Here's a few quotes I transcribed from an interview Ellroy did for French TV about the book, which make abundantly clear what he's about--what his focus and intentions are with this novel, and perhaps some of his views on the society whose history he's describing. Pay careful attention. This man has something to say.

Out of obsession comes great work. I'm an obsessive fellow. I wear obsession well. It's my natural state. I enjoy it. I started out obsessive. I remain obsessive. I am just as obsessed, if not more obsessed, now, than I was when I began my career 22 years ago.

The outline for this book was 343 pages. All of the action mapped out in minute detail: the result of much research. 200 pages of notes on the plot and the characters and the way that I would integrate the historical apsects of the book.

I hired two researchers to compile chronologies on the FBI's war on the civil rights movement, the Vietnamese War, and the lives of Martin Luther King and Robert Kennedy and Howard Hughes' conquest of Las Vegas.

I knew in the end I would end up embellishing, and enhancing, and recreating history to my own specifications. It is my intention to give the reader a seamless evocation of the time and the place and when you weave real-life characters with fictional ones, it is better that the reader not know. [which parts are fiction]

I don't write crime novels any more. I think from American Tabloid on and with this book, I write historical novels and political novels where politics is crime.

It has been said that in my books crime is not an isolated incident, but is a continuing circumstance, and I believe that's true.

There are worlds that are non-criminal.
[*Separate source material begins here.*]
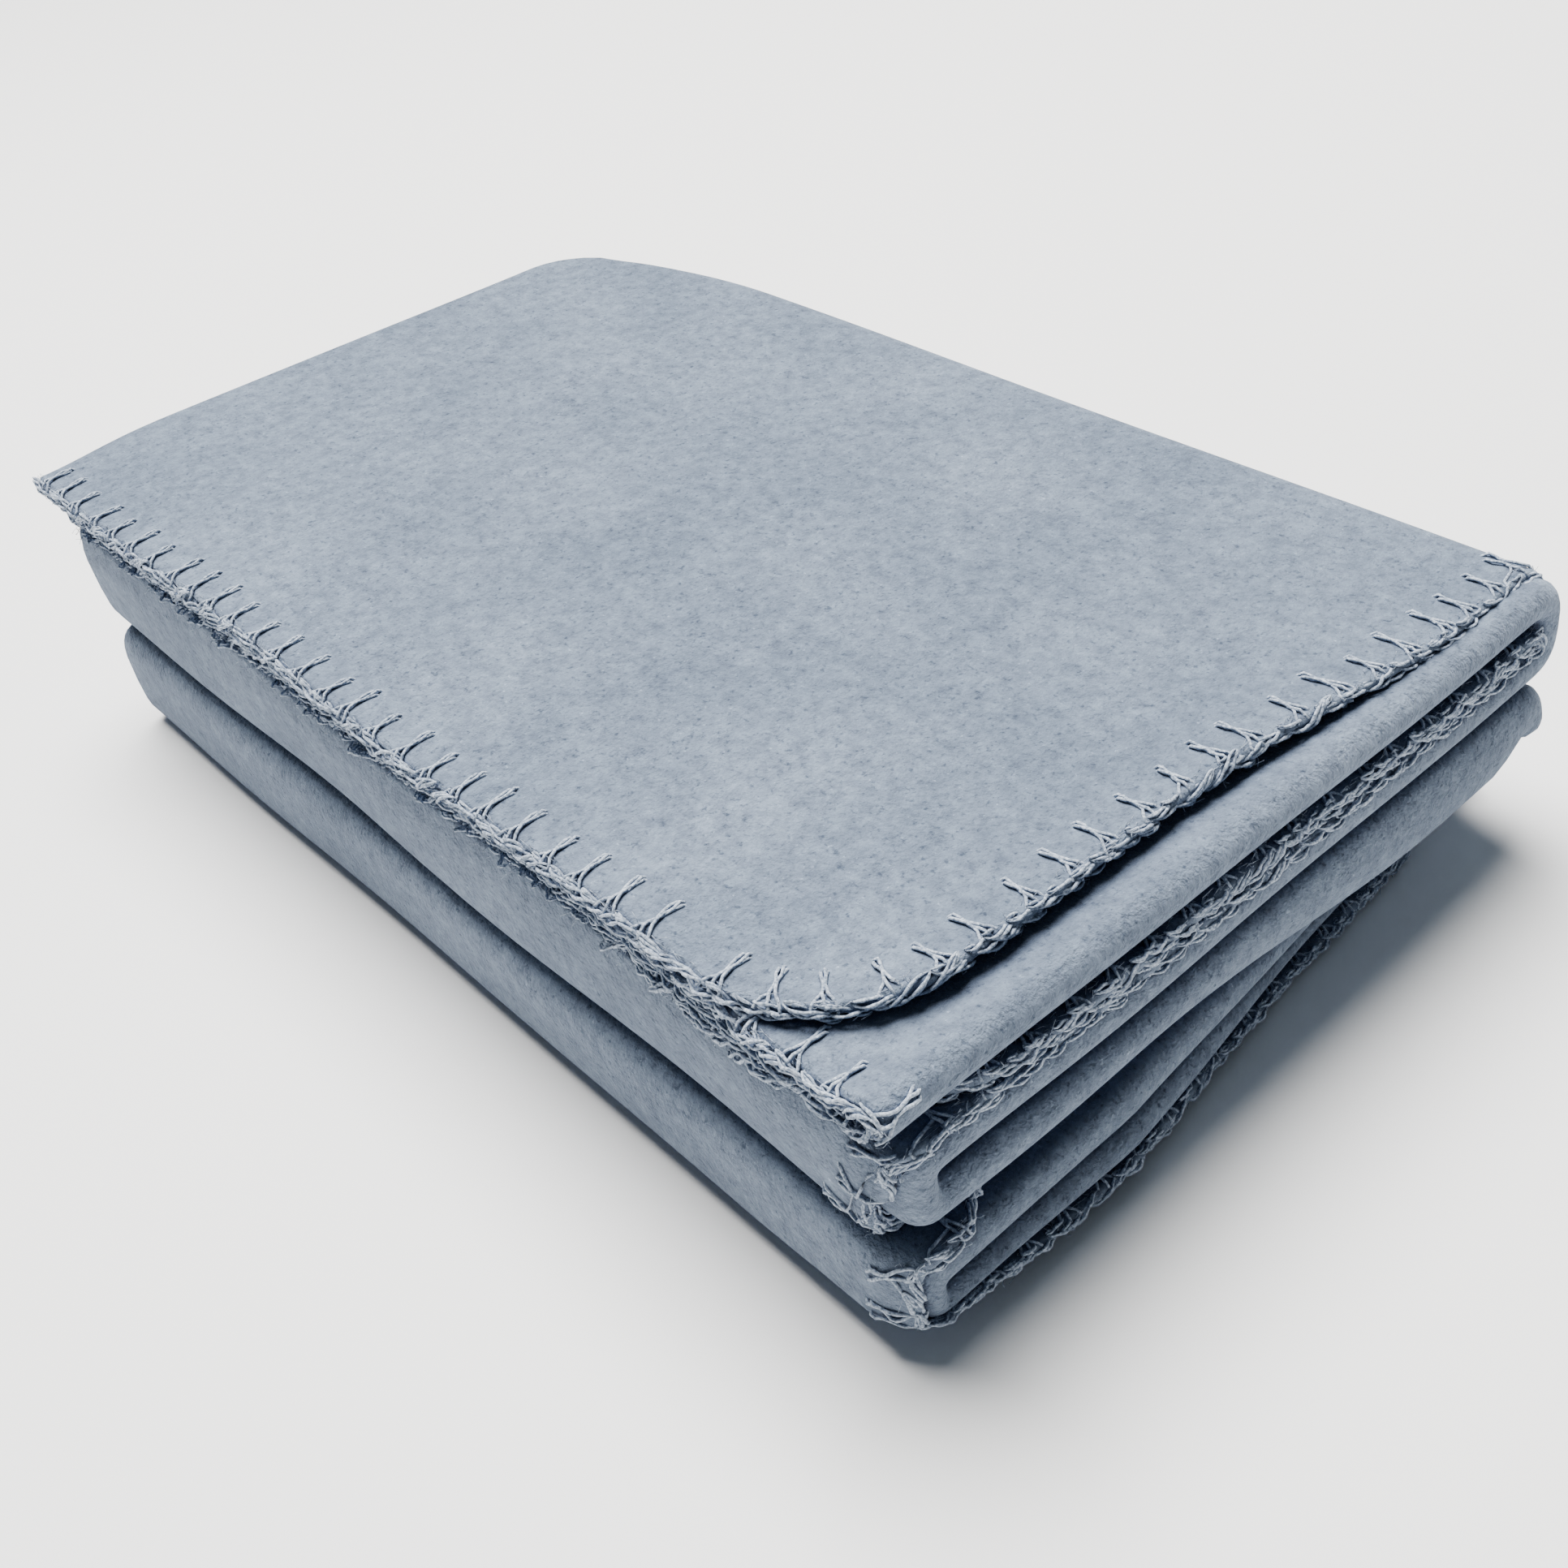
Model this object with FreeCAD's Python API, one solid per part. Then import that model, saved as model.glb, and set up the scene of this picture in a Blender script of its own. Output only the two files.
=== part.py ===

Much of human existence is non-criminal. Those are not the aspects of the human condition that interest me.

Balzac said that behind every great fortune there is a great crime. I would amend that and say that behind any great movement of American history there is crime.

The conspiracies that boil at the heart of this book are overlapping, largely informal, and almost haphazard.

It is certainly a paranoid vision. Paranoia in this case is certainly justified.